Jamie Vardy liet daarna op slag van rust na om zijn ploeg op voorsprong te zetten en die misser bleek twintig minuten voor tijd een dure. Adam Forshaw stuurde Negredo weg met een diepe bal, waarna de Spanjaard de bal tussen de benen van Kasper Schmeichel door knalde voor de 1-2. Middlesbrough leek daarna de drie punten in de tas te hebben, maar dat was buiten Islam Slimani gerekend. De Algerijn mocht diep in blessuretijd aanleggen vanaf elf meter en redde zo een punt voor the Foxes.

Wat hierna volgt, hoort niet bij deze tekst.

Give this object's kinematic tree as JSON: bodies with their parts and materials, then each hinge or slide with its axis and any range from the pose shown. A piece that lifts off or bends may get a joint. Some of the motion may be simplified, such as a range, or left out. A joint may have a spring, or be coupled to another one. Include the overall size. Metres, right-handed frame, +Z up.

Swansea City - Crystal Palace 5-4
Swansea boekte na een krankzinnig slot de eerste thuiszege van het seizoen en is nu hekkensluiter af in de Premier League. The Swans keken halverwege de tweede helft al tegen een 3-1 voorsprong aan, want Leroy Fer had twee doelpunten gemaakt en de overige treffers kwamen op naam van Gylfi Sigurdsson en Wilfried Zaha. Het Swansea van Bob Bradley leek de drie punten wel in de tas te hebben, maar in het laatste kwartier ging het helemaal mis. James Tomkins tikte van dichtbij de aansluitingstreffer binnen en Jack Cork verschalkte even later na een voorzet van Zaha zijn eigen doelman. Daar bleef het niet bij, want via Christian Benteke werd het na 84 minuten ook nog 3-4. Palace vierde de driepunter al, maar in de blessuretijd tekende Fernando Llorente voor de 4-4 én de 5-4.